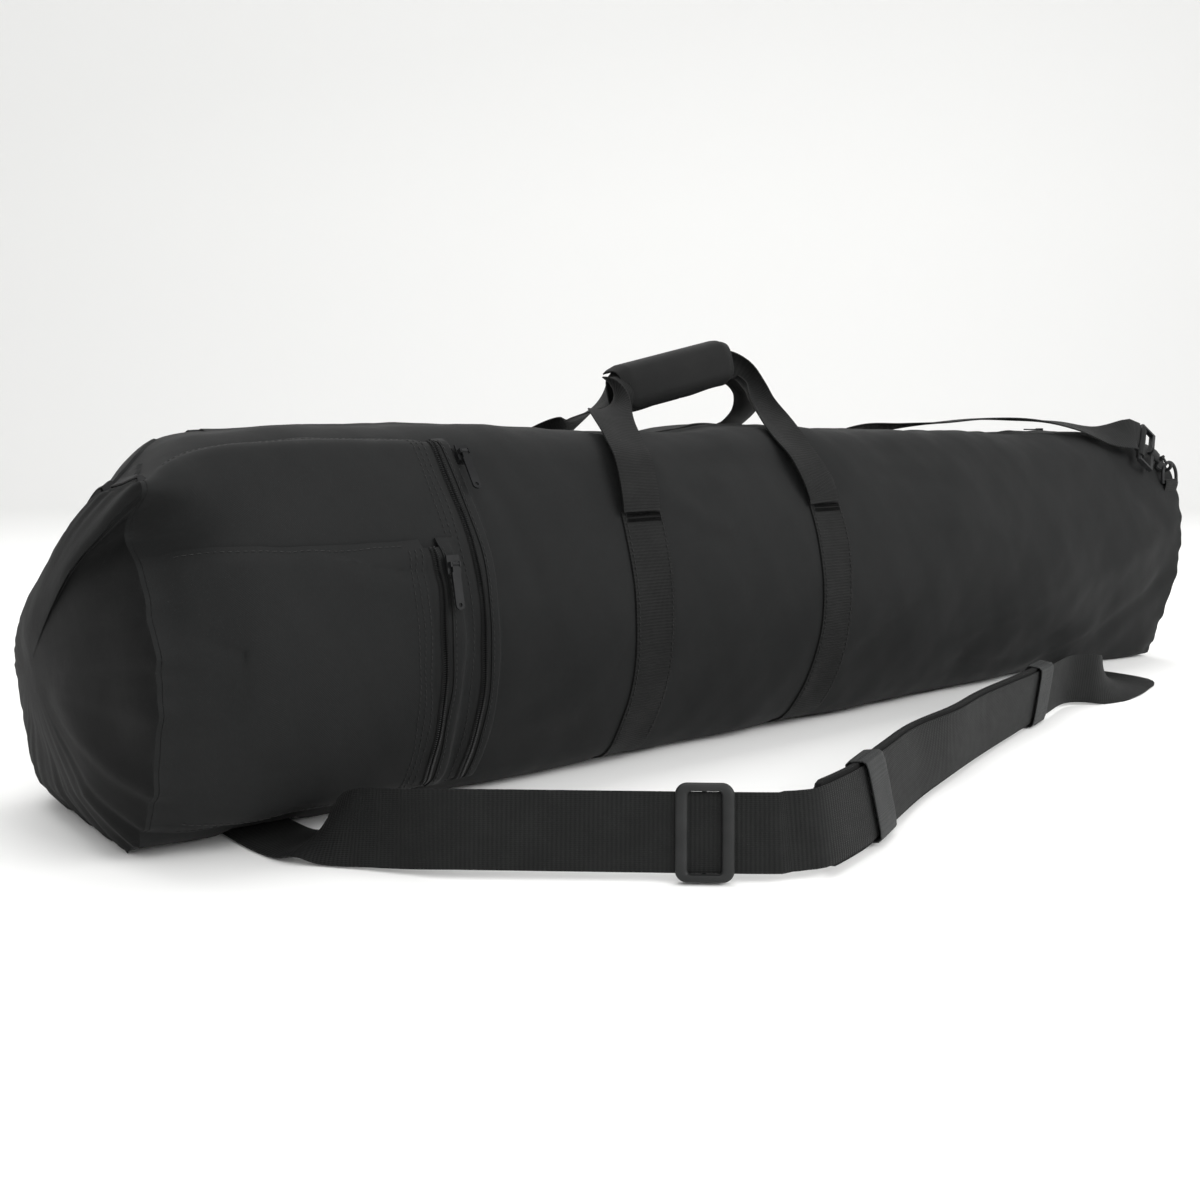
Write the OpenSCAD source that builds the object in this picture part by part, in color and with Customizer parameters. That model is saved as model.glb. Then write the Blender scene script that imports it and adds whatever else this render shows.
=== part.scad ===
// Long padded-handle carry bag, lying on its flat bottom, closed, with its shoulder strap
// laid out on the floor. Millimetres, +Z up, X along the bag, the pockets face -Y.
// The origin is the middle of the bag's underside.

/* [Bag] */
// Length between the two end seams
bag_len = 1150; // [1100:10:1200]
// Height of the closed bag
bag_h = 256; // [246:2:266]
// Depth of the closed bag, front to back, without the pockets
bag_d = 250; // [240:2:260]
// Radius of the bulging front and back
side_r = 190; // [180:2:200]
// Radius of the four long edges
corner_r = 50; // [44:2:54]
// Thickness of the lined fabric walls
wall_t = 2.5; // [2:0.5:3]
// How far the end panels bulge
dome = 24; // [10:2:30]

/* [Mouth] */
// Where the opening flaps start, from the big end
mouth_start = 115; // [110:5:130]
// Where the opening flaps stop, short of the strap that lies over the top
mouth_stop = 780; // [700:10:780]
// Length of zip past the mouth, at the big end
zip_tail = 40; // [30:5:40]
// Where the zip ends, from the big end
zip_stop = 1075; // [1060:5:1090]

/* [Pockets] */
// Depth of the large pocket
large_gap = 9; // [8:0.5:10]
// Depth of the small pocket on its face
small_gap = 7; // [6.5:0.5:8]
// Large pocket's zip, from the big end
large_zip_x = 217; // [210:1:225]
// Small pocket's zip, from the big end
small_zip_x = 184; // [178:1:186]
// Thickness of the pocket fabric
pocket_t = 2; // [1.5:0.5:2]

/* [Webbing] */
// Width of the handle webbing
band_w = 38; // [36:1:40]
// Middle of the band nearest the big end
band_a_x = 368; // [360:1:376]
// Middle of the other band
band_b_x = 568; // [560:1:576]
// Thickness of the handle webbing
band_t = 1.8; // [1.4:0.2:2]
// Width of the shoulder strap
strap_w = 46; // [44:1:48]
// Thickness of the shoulder strap
strap_t = 2; // [1.6:0.2:2.2]

/* [Handle wrap] */
// Length of the padded wrap
wrap_len = 126; // [120:2:130]
// Height of the closed wrap
wrap_h = 38; // [36:1:40]
// Thickness of the closed wrap, front to back
wrap_d = 27; // [26:1:30]
// Height of its middle over the floor
wrap_z = 300.5; // [299:0.5:306]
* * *
Output all of the data again. Match it exactly.

[Result of the task]
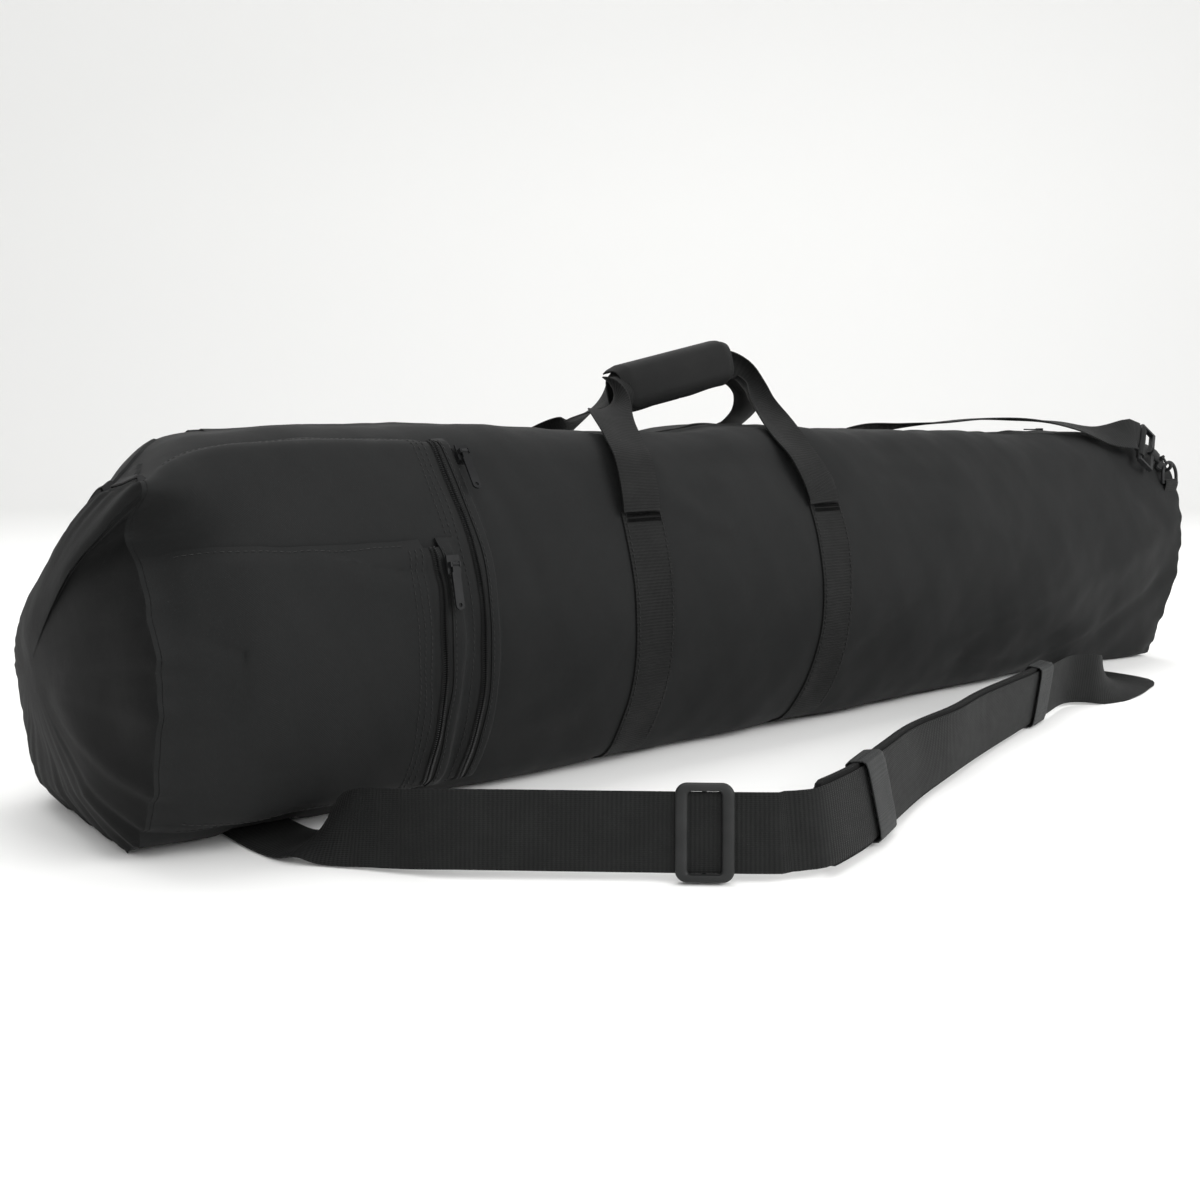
Write the OpenSCAD source that builds the object in this picture part by part, in color and with Customizer parameters. That model is saved as model.glb. Then write the Blender scene script that imports it and adds whatever else this render shows.
=== part.scad ===
// Long padded-handle carry bag, lying on its flat bottom, closed, with its shoulder strap
// laid out on the floor. Millimetres, +Z up, X along the bag, the pockets face -Y.
// The origin is the middle of the bag's underside.

/* [Bag] */
// Length between the two end seams
bag_len = 1150; // [1100:10:1200]
// Height of the closed bag
bag_h = 256; // [246:2:266]
// Depth of the closed bag, front to back, without the pockets
bag_d = 250; // [240:2:260]
// Radius of the bulging front and back
side_r = 190; // [180:2:200]
// Radius of the four long edges
corner_r = 50; // [44:2:54]
// Thickness of the lined fabric walls
wall_t = 2.5; // [2:0.5:3]
// How far the end panels bulge
dome = 24; // [10:2:30]

/* [Mouth] */
// Where the opening flaps start, from the big end
mouth_start = 115; // [110:5:130]
// Where the opening flaps stop, short of the strap that lies over the top
mouth_stop = 780; // [700:10:780]
// Length of zip past the mouth, at the big end
zip_tail = 40; // [30:5:40]
// Where the zip ends, from the big end
zip_stop = 1075; // [1060:5:1090]

/* [Pockets] */
// Depth of the large pocket
large_gap = 9; // [8:0.5:10]
// Depth of the small pocket on its face
small_gap = 7; // [6.5:0.5:8]
// Large pocket's zip, from the big end
large_zip_x = 217; // [210:1:225]
// Small pocket's zip, from the big end
small_zip_x = 184; // [178:1:186]
// Thickness of the pocket fabric
pocket_t = 2; // [1.5:0.5:2]

/* [Webbing] */
// Width of the handle webbing
band_w = 38; // [36:1:40]
// Middle of the band nearest the big end
band_a_x = 368; // [360:1:376]
// Middle of the other band
band_b_x = 568; // [560:1:576]
// Thickness of the handle webbing
band_t = 1.8; // [1.4:0.2:2]
// Width of the shoulder strap
strap_w = 46; // [44:1:48]
// Thickness of the shoulder strap
strap_t = 2; // [1.6:0.2:2.2]

/* [Handle wrap] */
// Length of the padded wrap
wrap_len = 126; // [120:2:130]
// Height of the closed wrap
wrap_h = 38; // [36:1:40]
// Thickness of the closed wrap, front to back
wrap_d = 27; // [26:1:30]
// Height of its middle over the floor
wrap_z = 300.5; // [299:0.5:306]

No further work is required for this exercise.